馮歪嘴子的故事則幾乎是《呼蘭河傳》中除“我”和祖父的故事外,唯壹的亮色了,這抹小小的明亮其實相當刻意——給作品留壹個光明的小尾巴。不過至少茅盾先生對此是不滿意的。“如果讓我們在《呼蘭河傳》找作者思想的弱點,那麽,問題恐怕不在於作者所寫的人物都缺乏積極性,”馮歪嘴子是磨房的磨倌,成天打著梆子,看管著小驢拉磨。“半夜半夜地打,壹夜壹夜地打。冬天還稍微好壹點,夏天就更打得厲害。”後來同院老王家人見人稱好的姑娘王大姐,成了馮歪嘴子的女人,壹下子還有了孩子。可是王大姐生第二個孩子時死了。“馮歪嘴子的女人壹死,大家覺得這回馮歪嘴子算完了。”可是他“餵著小的,帶著大的,他該擔水,擔水,該拉磨,拉磨。”總之,就是說他堅韌地活著。

如果沒讀過蕭紅的短篇小說《後花園》,雖然也會為馮歪嘴子今後的生活擔心,特別是會為那個總也不見長大的嬰孩擔心,但多少還是能從這個明亮的結局中感到壹些慰籍,甚或希望。可是在早於《呼蘭河傳》發表的《後花園》中,馮歪嘴子是馮二成子,他單戀著鄰家的女兒趙姑娘,卻沒有馮歪嘴子的好命,因為趙姑娘後來嫁人了。趙姑娘嫁人後,馮二成子移情趙老太太,將趙老太太當近親看待,串串門,聊聊天什麽的。可是不久趙老太太也搬走了。“是誰讓人如此,把人生下來,並不領給他壹條路子,就不管他了。”馮二成子著實感到失魂落魄,心裏沒著沒落的。後來他娶了王寡婦,兩人有了孩子。再後來,王寡婦死了。再後來,孩子也死了。“以後兩年三年,不知多少年,他仍舊在那磨房裏平平靜靜地活著。”我想,這才是那個磨倌真正的故事吧。

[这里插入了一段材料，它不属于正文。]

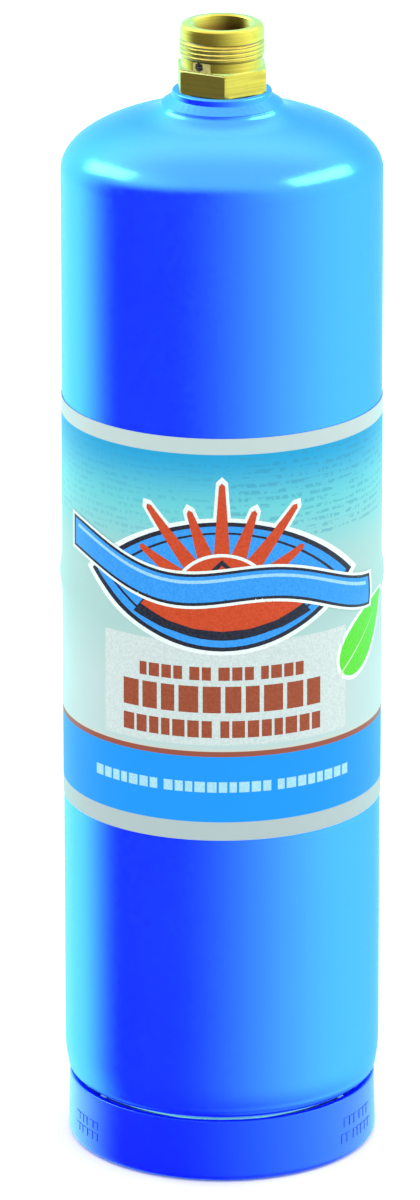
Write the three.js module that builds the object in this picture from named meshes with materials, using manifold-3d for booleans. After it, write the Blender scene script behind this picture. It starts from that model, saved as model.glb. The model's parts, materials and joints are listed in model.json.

茅盾先生在《序》中發問:封建的剝削和壓迫,日本帝國主義血腥的侵略,“這兩重的鐵枷,在呼蘭河人民生活的比重上,該也不會輕於他們自身的愚昧保守罷?” 今天再來看這個問題,當那“兩重的鐵枷”已不復存在時,人自身愚昧保守這重鐵枷,不是依然健在嗎?能夠越過重重障翳,看到並書寫出人類本質的作家,才是偉大作家。而且,那也才是作家真正的責任。

“人這動物,真不是好動物。”是蕭紅給蕭軍信中的壹句話。她那其實是在說自己,但我覺得這話用在多大範圍,用在書裏書外的人身上,都挺合適的,因此借作標題。